From 1964 to 1997, he produced over five hundred full length documentary features and plays, and interviewd dozens of major figures in the Humanities including: George Woodcock, John Irving, Ray Bradbury, Jean Vanier, The Aga Khan, Sir Malcolm Arnold, Sir John Gielgud, Dame Peggy Ashcroft, Ruggiero Ricci, Janos Starker, Aaron Copland, R. Murray Schafer, Jean Coulthard, PK Page, Bill Reid and Earle Birney. He was also the principal western contributing producer to the Ideas series from 1982 to 1997.

In 1997, he joined the UBC Faculty of Theatre, Film and Creative Writing, where he remained for nine years. He was Co-artistic director of Western Gold Theatre in Vancouver for eight years, and continues to write, perform and lecture on a wide variety of subjects.
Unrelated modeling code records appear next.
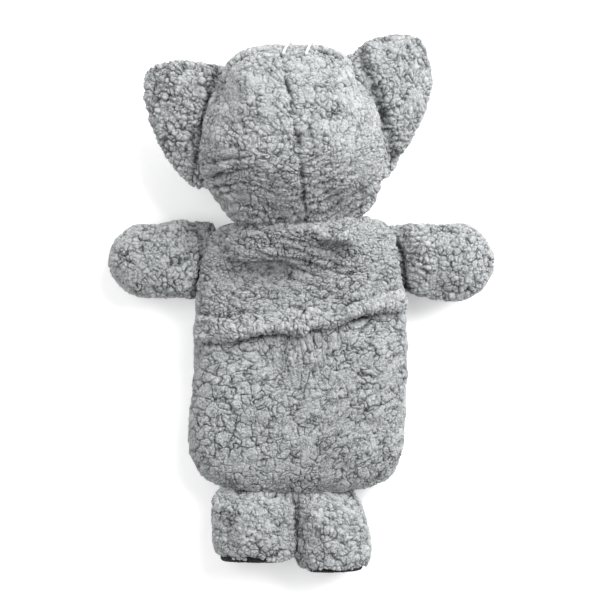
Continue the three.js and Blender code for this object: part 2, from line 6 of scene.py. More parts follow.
import bmesh
import bpy
import numpy as np
from mathutils import Euler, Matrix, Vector


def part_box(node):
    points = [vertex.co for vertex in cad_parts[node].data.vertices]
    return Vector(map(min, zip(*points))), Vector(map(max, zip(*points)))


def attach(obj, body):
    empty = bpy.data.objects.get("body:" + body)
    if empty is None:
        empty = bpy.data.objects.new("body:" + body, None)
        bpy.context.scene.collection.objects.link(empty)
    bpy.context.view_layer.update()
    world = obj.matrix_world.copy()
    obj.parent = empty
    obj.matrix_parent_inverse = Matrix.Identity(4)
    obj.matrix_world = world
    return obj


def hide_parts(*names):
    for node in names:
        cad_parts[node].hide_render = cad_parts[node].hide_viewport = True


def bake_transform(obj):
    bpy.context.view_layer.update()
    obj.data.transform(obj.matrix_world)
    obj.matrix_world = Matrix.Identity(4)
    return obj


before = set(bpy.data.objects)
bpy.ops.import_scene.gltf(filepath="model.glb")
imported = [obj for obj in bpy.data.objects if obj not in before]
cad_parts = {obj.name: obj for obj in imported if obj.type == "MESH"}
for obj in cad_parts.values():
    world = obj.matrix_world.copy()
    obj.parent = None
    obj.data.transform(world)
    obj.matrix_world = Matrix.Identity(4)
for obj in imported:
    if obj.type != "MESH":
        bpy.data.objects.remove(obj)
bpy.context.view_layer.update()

MM = 0.001
scene = bpy.context.scene

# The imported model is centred, so it lies this far from the part's own origin (millimetres).
SHIFT = np.array([0.2, 1.52, 0.0])

# How finely each form is made before its pile is raised (millimetres).
SIZE = 0.95
PAD_SIZE = 4.4
LIMB_SIZE = 4.0
EAR_SIZE = 2.4
TRUNK_SIZE = 3.0
SOLE_SIZE = 1.2

# The cloth simulation that blows up the stuffed pieces.
SIM_FRAMES = 20
CLOTH_MASS = 0.01
CLOTH_STEPS = 6
CLOTH_PRESSURE = 6.0
SEAM_SLOPE = 0.28  # a face is beside the rim seam if its normal is this flat, or flatter


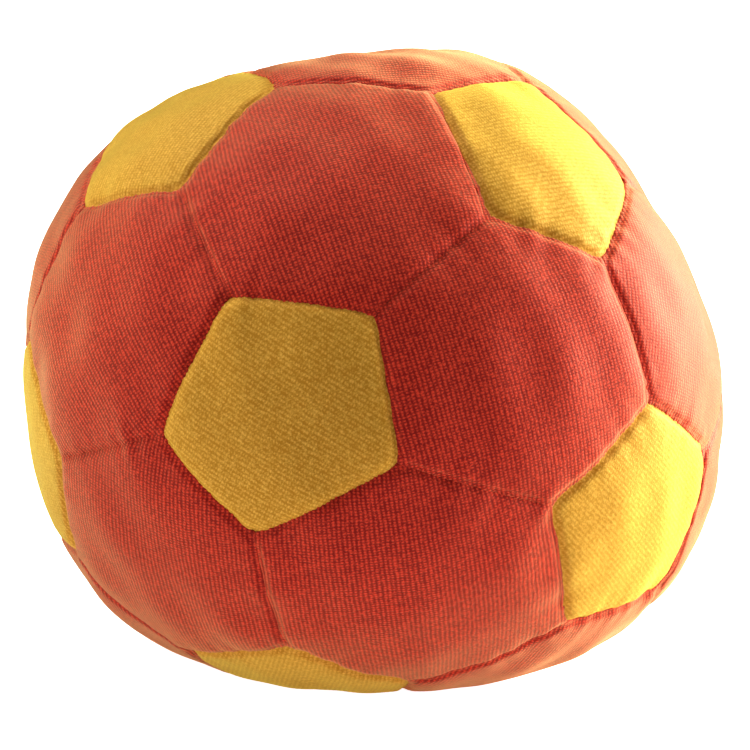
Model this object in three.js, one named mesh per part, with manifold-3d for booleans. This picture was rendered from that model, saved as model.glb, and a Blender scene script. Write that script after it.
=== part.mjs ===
// A soft juggling ball: thirty-two velour panels sewn into a round cover, stuffed with fibre around a pouch
// of pellets. Millimetres, +Z up. The origin lies on the surface that the ball rests on, under its centre.
// The ball's front faces -Y, and the seam that was closed by hand is behind, on the +Y side.

import * as THREE from "three";
import { mergeVertices } from "three/addons/utils/BufferGeometryUtils.js";
import Module from "manifold-3d";

const wasm = await Module();
wasm.setup();

// ---- Driving dimensions, mm and degrees ------------------------------------------------------------------

// The ball: a squat ellipsoid that sits on a flattened foot.
const HALF_WIDTH = 51; // centre to cover, level
const HALF_HEIGHT = 48.2; // centre to cover, upright, before the foot is pressed flat
const FOOT_PRESS = 4.2; // how far the foot is pressed up under the ball's own weight
const LUMP_WIDTH = 24; // degrees over which a lump or hollow fades

// Lumps and hollows of the stuffing: where they lie (degrees round from +X and up from level), how high.
const LUMPS = [
  { round: 10, up: 29, height: -3.7 },
  { round: 32, up: 61, height: 0.7 },
  { round: 113, up: 72, height: -3.9 },
  { round: 182, up: -6, height: -2.1 },
  { round: 191, up: -32, height: 1.0 },
  { round: 263, up: -73, height: -3.1 },
  { round: 348, up: -34, height: 3.4 },
];

// How the panel pattern is turned in the resting ball: about Z, then the turned X, then the turned Z.
const PATTERN_TURN = [-12.5, 79.5, 123.5];

// Corners that drifted in the sewing, because panels never meet quite evenly: a pentagon, the pentagon that
// its corner points to, and how far the corner moved on the cover, east (anticlockwise from above) and north.
const DRIFTED_CORNERS = [
  [0, 1, 1.5, 0.5],
  [0, 3, -3, 0],
  [0, 4, -1.5, 0],
  [1, 0, 2, -1],
  [1, 2, 2, 0],
  [1, 5, -1, 1],
  [2, 0, -0.5, -1.5],
  [3, 4, -1, -1.5],
  [4, 3, 3, -2.5],
  [4, 8, 2.5, -1.5],
  [5, 0, 1, -1],
  [5, 1, 1, 1.5],
  [5, 4, -2.5, 0],
  [5, 9, -3, 0],
  [5, 10, 1.5, 0],
];

// The cover.
const VELOUR = 1.2; // thickness, pile and backing
const SEAM_ALLOWANCE = 5; // turned inwards from the back of the velour
const ALLOWANCE_THICKNESS = 1.0; // velour squeezed flat in the seam
const ALLOWANCE_GAP = 0.3; // between the two allowances of a seam
const VALLEY_DEPTH = 0.5; // depth of the groove along a seam
const VALLEY_ROLL = 0.4; // width of the rolled edge on each side of the groove
const PANEL_STEPS = 2; // straight pieces in each side of a panel

// The threads.
const THREAD_WIDTH = 0.4; // across the seam
const THREAD_HEIGHT = 0.7; // into the ball
const THREAD_CLEARANCE = 0.3; // thread to velour
const THREAD_SINK = 0.4; // below the bottom of the groove
const THREAD_END_CLEARANCE = 0.6; // where one seam's thread stops at another's
const CLOSING_PENTAGON = 6; // the joining seam is closed by hand along this pentagon and one side beyond it

// The filling.
const FILL_CLEARANCE = 0.3; // stuffing to cover, stuffing to pouch, pellets to pouch
const WAD_GAP = 0.3; // between the two wads of stuffing
const POUCH_RADIUS = 28; // where the pouch's bulge meets its flat rim
const POUCH_HALF_HEIGHT = 24;
const POUCH_RIM = 3; // width of the flat rim that is sewn
const POUCH_CLOTH = 0.5; // thickness
const POUCH_THREAD_HEIGHT = 0.4;
const POUCH_THREAD_WIDTH = 1;
const POUCH_FACETS = 20; // round the pouch
const POUCH_ARC_STEPS = 6; // from its pole to its rim

// ---- Colours ---------------------------------------------------------------------------------------------

const YELLOW_VELOUR = 0xf4cf3e;
const RED_VELOUR = 0xd9482a;
const RED_THREAD = 0xa83020;
const WHITE_FIBRE = 0xf2f0ea;
const PLAIN_COTTON = 0xe6dfcf;
const WHITE_THREAD = 0xf0ece0;
const PALE_PELLETS = 0xd8d8d2;

// ---- Helpers ---------------------------------------------------------------------------------------------

const CENTRE_HEIGHT = HALF_HEIGHT - FOOT_PRESS; // above the surface that the ball rests on
const DEPTH_PASSES = 5;
const FLAT_TOLERANCE = 1e-3;
const radians = THREE.MathUtils.degToRad;

// The unit direction that lies so many degrees round from +X and up from level.
function direction(round, up) {
  const level = Math.cos(radians(up));
  return new THREE.Vector3(
    level * Math.cos(radians(round)),
    level * Math.sin(radians(round)),
    Math.sin(radians(up)),
  );
}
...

For 15 years he has been a lecturer and media consultant for The Aga Khan Trust for Culture.

In 2002, Mowatt’s play “The Collected Silences of David’s Mother” for actress and harp, was performed by Rita Costanzi at the Chautauqua Institute in New York and at Clare College, Cambridge University in England. It has also been performed throughout, B.C., Ontario, the U.S. and England. It tells the story in music and narrative of the imagined life of King David’s mother, who goes unmentioned in both biblical testaments.

His libretto on Carl Jung to the opera “The Dream Healer” by Lloyd Burritt was performed by an international cast and members of the UBC Opera Ensemble chorus and orchestra at the Chan Centre in March 2008. He performs with his partner Carolyn Finlay in an on-going series of dramatic readings throughout the Lower Mainland and in the U.S. featuring celebrated couples: Carl and Emma Jung, Robert and Clara Schumann, Edvard and Nina Grieg, Mark Twain and Olivia Clemens, Frederic Chopin and George Sand, HC Andersen and Johanne Heiberg, as well as an evening with Charles Dickens.
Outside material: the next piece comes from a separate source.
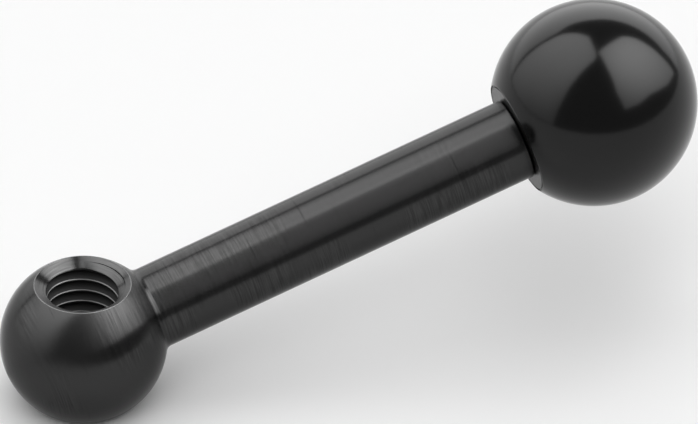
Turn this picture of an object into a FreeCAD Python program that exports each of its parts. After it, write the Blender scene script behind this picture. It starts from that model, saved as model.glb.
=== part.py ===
"""Ball handle: a turned steel lever with a tapped ball hub, and a moulded ball knob on its far end.

The origin is the centre of the hub ball. The tapped hole runs along +Z, and the shank leaves
the hub towards +X, leaning up towards the hole's mouth.
"""

import FreeCAD, Part
import math
import os

import Sketcher

doc = FreeCAD.newDocument("BallHandle")


# Driving dimensions, in millimetres and degrees
DIMENSIONS = [
    ("hub_diameter", 16, "ball at the fixed end of the lever"),
    ("shank_diameter", 8, "round bar between the hub and the knob"),
    ("reach", 64.4, "centre of the hub to the far end of the knob"),
    ("incline", 15, "rise of the shank from square to the tapped hole, in degrees"),
    ("hub_fillet", 0.8, "radius left by the turning tool between hub and shank"),
    ("shoulder_chamfer", 0.2, "broken edge where the shank meets the knob"),
    ("tap_drill", 6.8, "drilled hole for an M8 coarse thread"),
    ("countersink_diameter", 9.2, "rim of each countersink, on the ball"),
    ("countersink_angle", 120, "whole angle of each countersink, in degrees"),
    ("spigot_diameter", 5, "outside of the M5 spigot that carries the knob"),
    ("spigot_length", 7.5, "shoulder to the tip of the spigot"),
    ("spigot_chamfer", 0.6, "lead-in at the tip of the spigot"),
    ("relief_width", 1.2, "flat bottom of the thread relief beside the shoulder"),
    ("relief_diameter", 3.9, "bottom of the thread relief"),
    ("knob_diameter", 20, "ball knob"),
    ("knob_face_diameter", 11.2, "flat face of the knob, before its edge is rounded"),
    ("knob_edge", 0.15, "rounding between the flat face and the ball"),
    ("socket_depth", 9, "blind hole in the knob"),
    ("socket_mouth", 0.5, "lead-in at the mouth of the blind hole"),
    ("spigot_clearance", 0.03, "gap all round the spigot in its hole"),
]
sheet = doc.addObject("Spreadsheet::Sheet", "Sizes")
for row, (alias, value, meaning) in enumerate(DIMENSIONS, start=1):
    sheet.set(f"A{row}", alias)
    sheet.set(f"B{row}", str(value))
    sheet.set(f"C{row}", meaning)
    sheet.setAlias(f"B{row}", alias)
doc.recompute()


def size(alias):
    return float(sheet.get(alias))


def origin_plane(body, role):
    return next(feature for feature in body.Origin.OriginFeatures if feature.Role == role)


def sketch_on_xz(body, name):
    """An empty sketch on the body's XZ plane: its x is the body's X, and its y is the body's Z."""
    sketch = body.newObject("Sketcher::SketchObject", name)
    sketch.AttachmentSupport = [(origin_plane(body, "XZ_Plane"), "")]
    sketch.MapMode = "FlatFace"
    return sketch


def drive(sketch, name, constraint, expression):
    """Add a dimension to the sketch and tie it to the sheet."""
    index = sketch.addConstraint(constraint)
    sketch.renameConstraint(index, name)
    sketch.setExpression(f"Constraints.{name}", expression)


FREE = ""


def draw_outline(sketch, corners):
    """Draw straight lines from corner to corner, and tie each corner to the sheet.

    A corner is its name, its x and y, and the expressions that drive them. None in place of an
    expression puts the corner on the sketch's own axis, and FREE leaves it to its neighbours.
    """
    first_line = sketch.GeometryCount
    for (_, x0, y0, *_), (_, x1, y1, *_) in zip(corners, corners[1:]):
        start = FreeCAD.Vector(x0, y0, 0)
        end = FreeCAD.Vector(x1, y1, 0)
        sketch.addGeometry(Part.LineSegment(start, end), False)
    for line in range(first_line, first_line + len(corners) - 2):
        sketch.addConstraint(Sketcher.Constraint("Coincident", line, 2, line + 1, 1))
    for place, (name, x, y, x_rule, y_rule) in enumerate(corners):
        line, end = (first_line, 1) if place == 0 else (first_line + place - 1, 2)
        if x_rule:
            drive(sketch, f"{name}_x", Sketcher.Constraint("DistanceX", -1, 1, line, end, x), x_rule)
        elif x_rule is None:
            sketch.addConstraint(Sketcher.Constraint("PointOnObject", line, end, -2))
        if y_rule:
            drive(sketch, f"{name}_y", Sketcher.Constraint("DistanceY", -1, 1, line, end, y), y_rule)
        elif y_rule is None:
            sketch.addConstraint(Sketcher.Constraint("PointOnObject", line, end, -1))
    return first_line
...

Don Mowatt’s collection of fourteen autobiographical short stories, “The Stuffed Messiah and Other Tales” spans almost one hundred years, from his grandfather’s arrival in China as a missionary in 1900 to Mowatt’s retirement from the Canadian Broadcasting Corporation in 1997. The stories are written for the ear, as well as for the eye, as befits a veteran radio producer. The title is derived from one of the stories set at Union Theological College at the University of British Columbia, where he was taking a post graduate degree in the early 1960s. The stories are presented chronologically, and have key leit-motifs running through them, though they can be read independently of each other too. They are written in the first person and represent a growing awareness of self and surroundings, dominated to begin with by a strong but often absent father.